■ Goal ■
Write out, word for word, only the data from its first line to the line containing "const airFilm = 0.01;".
::::::
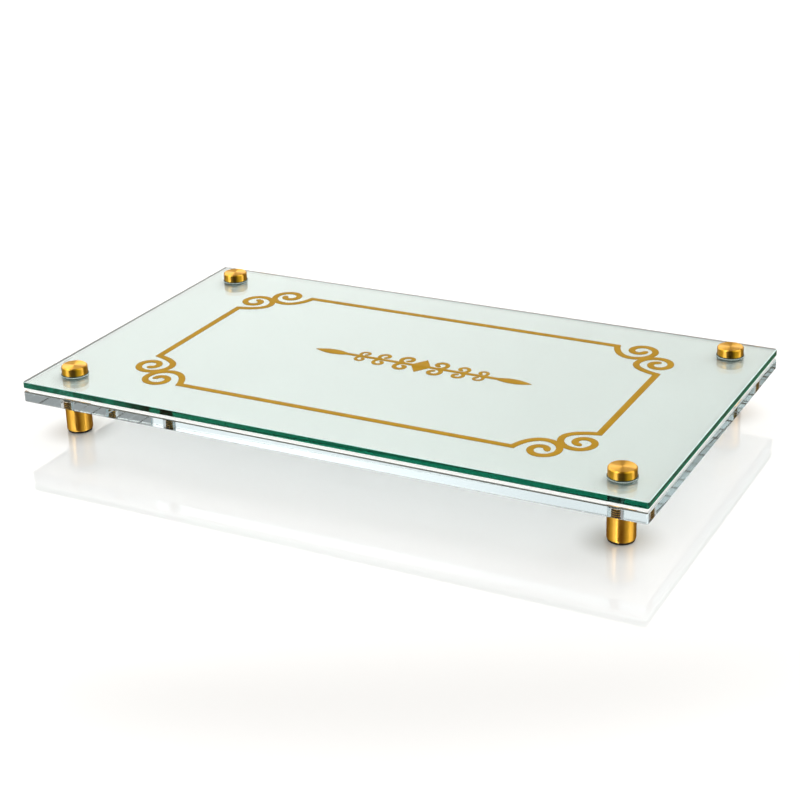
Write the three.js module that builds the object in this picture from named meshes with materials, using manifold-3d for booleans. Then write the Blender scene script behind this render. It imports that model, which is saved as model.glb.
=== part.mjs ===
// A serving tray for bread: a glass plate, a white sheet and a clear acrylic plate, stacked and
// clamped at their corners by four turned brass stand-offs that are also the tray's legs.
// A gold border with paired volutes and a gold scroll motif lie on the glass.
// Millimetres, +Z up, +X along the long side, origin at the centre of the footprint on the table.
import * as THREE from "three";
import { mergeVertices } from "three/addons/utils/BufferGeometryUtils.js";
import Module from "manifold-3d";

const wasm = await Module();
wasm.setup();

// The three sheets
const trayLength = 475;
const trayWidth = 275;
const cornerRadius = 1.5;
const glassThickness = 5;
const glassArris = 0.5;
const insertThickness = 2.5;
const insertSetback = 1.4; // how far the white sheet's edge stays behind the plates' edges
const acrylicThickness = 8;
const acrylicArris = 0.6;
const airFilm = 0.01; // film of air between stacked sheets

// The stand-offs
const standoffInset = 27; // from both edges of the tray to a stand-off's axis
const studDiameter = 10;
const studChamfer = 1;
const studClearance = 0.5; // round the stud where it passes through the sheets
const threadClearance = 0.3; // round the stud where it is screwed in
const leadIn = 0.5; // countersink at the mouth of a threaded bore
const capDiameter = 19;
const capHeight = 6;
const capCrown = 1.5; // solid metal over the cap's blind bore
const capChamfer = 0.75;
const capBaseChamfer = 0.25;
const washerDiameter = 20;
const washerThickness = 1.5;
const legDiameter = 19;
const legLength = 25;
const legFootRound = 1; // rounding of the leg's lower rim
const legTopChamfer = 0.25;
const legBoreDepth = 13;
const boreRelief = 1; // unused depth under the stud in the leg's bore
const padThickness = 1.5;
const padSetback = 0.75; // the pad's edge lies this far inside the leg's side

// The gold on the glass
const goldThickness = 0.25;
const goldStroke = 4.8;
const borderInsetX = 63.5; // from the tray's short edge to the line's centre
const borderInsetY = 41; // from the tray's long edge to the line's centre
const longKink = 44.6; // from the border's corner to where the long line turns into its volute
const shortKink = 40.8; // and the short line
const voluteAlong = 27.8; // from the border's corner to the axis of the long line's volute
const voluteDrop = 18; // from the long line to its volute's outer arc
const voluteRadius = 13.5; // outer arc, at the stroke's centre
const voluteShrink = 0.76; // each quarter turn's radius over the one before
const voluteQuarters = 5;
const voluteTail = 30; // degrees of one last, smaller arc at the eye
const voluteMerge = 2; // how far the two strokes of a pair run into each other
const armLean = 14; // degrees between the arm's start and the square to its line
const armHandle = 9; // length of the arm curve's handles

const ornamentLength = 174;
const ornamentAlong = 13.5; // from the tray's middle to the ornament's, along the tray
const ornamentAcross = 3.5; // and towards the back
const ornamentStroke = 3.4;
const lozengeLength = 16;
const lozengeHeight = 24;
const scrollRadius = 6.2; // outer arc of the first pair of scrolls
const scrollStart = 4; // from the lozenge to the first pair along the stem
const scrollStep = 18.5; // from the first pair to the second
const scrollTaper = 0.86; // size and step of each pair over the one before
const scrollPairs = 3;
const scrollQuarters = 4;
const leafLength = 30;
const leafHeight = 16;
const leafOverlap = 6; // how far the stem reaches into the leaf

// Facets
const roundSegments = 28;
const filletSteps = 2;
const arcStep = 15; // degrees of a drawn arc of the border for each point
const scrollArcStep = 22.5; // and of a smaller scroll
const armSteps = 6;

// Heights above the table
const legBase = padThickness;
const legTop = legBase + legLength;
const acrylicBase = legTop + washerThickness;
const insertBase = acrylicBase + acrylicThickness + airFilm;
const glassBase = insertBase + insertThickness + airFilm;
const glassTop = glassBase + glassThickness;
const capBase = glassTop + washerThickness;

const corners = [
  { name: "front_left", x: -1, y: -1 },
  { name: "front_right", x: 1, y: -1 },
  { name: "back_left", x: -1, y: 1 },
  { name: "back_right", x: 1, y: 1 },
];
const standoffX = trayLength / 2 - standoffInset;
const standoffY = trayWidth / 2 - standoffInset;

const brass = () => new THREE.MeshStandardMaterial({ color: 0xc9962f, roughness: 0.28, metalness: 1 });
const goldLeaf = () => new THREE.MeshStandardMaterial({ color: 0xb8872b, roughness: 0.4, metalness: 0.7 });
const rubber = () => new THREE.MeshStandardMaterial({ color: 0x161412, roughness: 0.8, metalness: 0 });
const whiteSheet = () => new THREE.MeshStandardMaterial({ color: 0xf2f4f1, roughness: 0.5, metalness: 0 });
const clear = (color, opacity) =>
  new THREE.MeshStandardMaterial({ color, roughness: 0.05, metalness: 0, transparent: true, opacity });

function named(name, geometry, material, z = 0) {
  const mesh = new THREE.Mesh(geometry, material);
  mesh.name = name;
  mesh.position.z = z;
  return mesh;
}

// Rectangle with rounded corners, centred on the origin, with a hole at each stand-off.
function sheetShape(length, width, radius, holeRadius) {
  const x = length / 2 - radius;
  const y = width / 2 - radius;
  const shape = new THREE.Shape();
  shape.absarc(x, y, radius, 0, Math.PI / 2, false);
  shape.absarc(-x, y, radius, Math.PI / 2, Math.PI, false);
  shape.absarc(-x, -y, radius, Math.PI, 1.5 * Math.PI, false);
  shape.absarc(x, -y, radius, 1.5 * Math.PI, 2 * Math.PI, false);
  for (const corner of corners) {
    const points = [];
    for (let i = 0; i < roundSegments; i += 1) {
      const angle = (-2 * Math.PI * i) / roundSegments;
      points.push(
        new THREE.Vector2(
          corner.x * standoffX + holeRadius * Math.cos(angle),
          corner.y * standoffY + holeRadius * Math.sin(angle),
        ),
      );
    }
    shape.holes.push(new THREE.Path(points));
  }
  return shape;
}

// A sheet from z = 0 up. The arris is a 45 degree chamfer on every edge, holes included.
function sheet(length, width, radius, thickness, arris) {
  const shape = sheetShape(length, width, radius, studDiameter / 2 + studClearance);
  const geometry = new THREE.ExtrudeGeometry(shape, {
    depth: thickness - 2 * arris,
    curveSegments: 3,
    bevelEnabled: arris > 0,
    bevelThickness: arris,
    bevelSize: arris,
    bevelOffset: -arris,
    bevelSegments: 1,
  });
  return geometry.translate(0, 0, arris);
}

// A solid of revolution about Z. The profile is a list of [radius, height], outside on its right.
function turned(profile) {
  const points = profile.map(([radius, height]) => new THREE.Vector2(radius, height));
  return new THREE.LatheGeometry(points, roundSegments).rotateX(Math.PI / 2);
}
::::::
■ Correct output ■
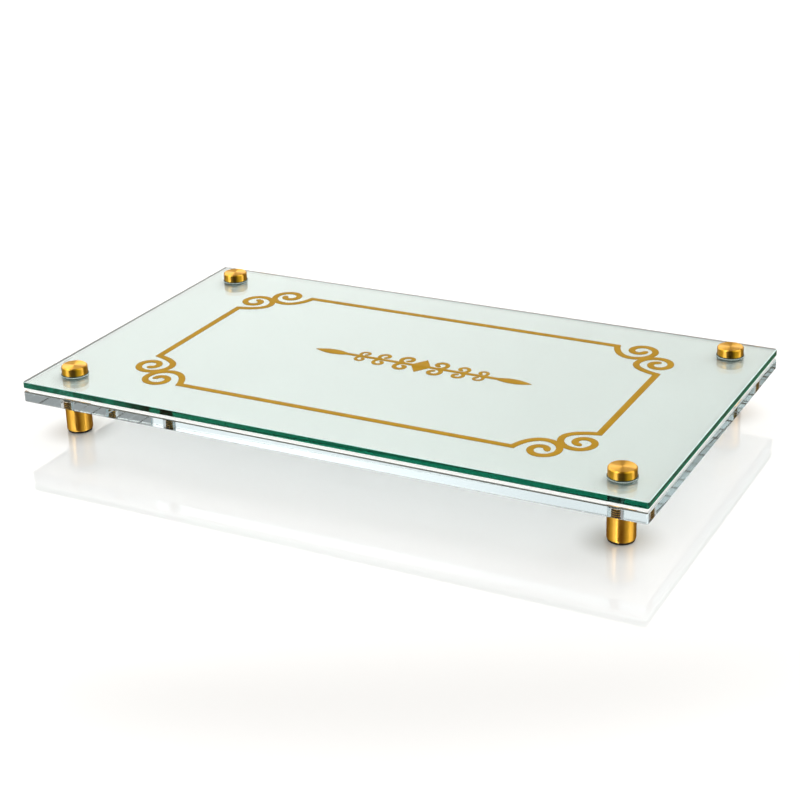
Write the three.js module that builds the object in this picture from named meshes with materials, using manifold-3d for booleans. Then write the Blender scene script behind this render. It imports that model, which is saved as model.glb.
=== part.mjs ===
// A serving tray for bread: a glass plate, a white sheet and a clear acrylic plate, stacked and
// clamped at their corners by four turned brass stand-offs that are also the tray's legs.
// A gold border with paired volutes and a gold scroll motif lie on the glass.
// Millimetres, +Z up, +X along the long side, origin at the centre of the footprint on the table.
import * as THREE from "three";
import { mergeVertices } from "three/addons/utils/BufferGeometryUtils.js";
import Module from "manifold-3d";

const wasm = await Module();
wasm.setup();

// The three sheets
const trayLength = 475;
const trayWidth = 275;
const cornerRadius = 1.5;
const glassThickness = 5;
const glassArris = 0.5;
const insertThickness = 2.5;
const insertSetback = 1.4; // how far the white sheet's edge stays behind the plates' edges
const acrylicThickness = 8;
const acrylicArris = 0.6;
const airFilm = 0.01; // film of air between stacked sheets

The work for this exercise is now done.